The performance gap between ARM-based processors and x86 chips is shrinking. Intel is starting to design Atom chips for smartphones, while ARM-based processors have already hit the 1GHz mark with support for HD video playback and dual and even quad core processors on the horizon.
A leaked product roadmap from Samsung shows a series of new ARM-based chips including a 1.2GHz quad core Cortex-A9 chip called the Aquila which is due out in 2012 or 2013. With that much power, it’s a safe bet that this chip won’t just be for smartphones. It could also power smartbooks running Google Android, Chrome OS, Windows CE, or whatever other operating systems can run on ARM-based chips by 2012.
Of course, we might all have flying cars by 2012. In the meantime, it looks like Samsung expects to demo an 800MHz dual core ARM-based processor later this year with mass production scheduled for early next year. For a complete breakdown of the leaked product roadmap, hit up Eee Times. Bear in mind, there’s a lot of time for things to change between now and the end of the roadmap.

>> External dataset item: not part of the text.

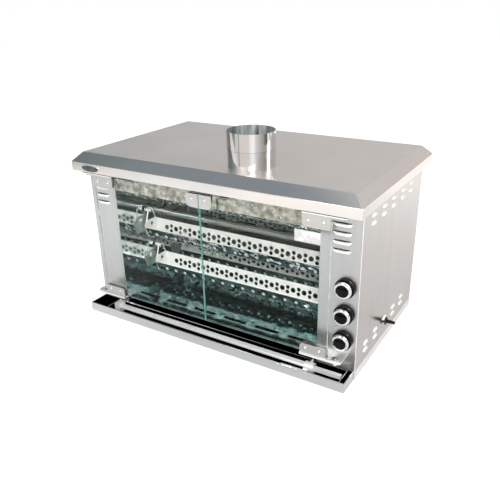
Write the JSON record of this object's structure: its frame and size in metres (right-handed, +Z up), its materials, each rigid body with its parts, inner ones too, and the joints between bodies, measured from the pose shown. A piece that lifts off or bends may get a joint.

It’s also important to keep in mind that there are some pretty key differences between ARM-based chips and x86 chips. In other words, it’s not all about clock speed. In general, ARM-based chips include integrated wireless connectivity, use less power, and offer always-connected capabilities so that you can receive phone calls, text messages, and other communications even when the phone or smartbook is inactive. But these processors aren’t as fast at performing some of the tasks necessary to run a full fledged desktop operating system such as Windows 7 or OS X. Business Insider had an excellent article on just what ARM Holdings does earlier today. That’s the company behind the ARM infrastructure.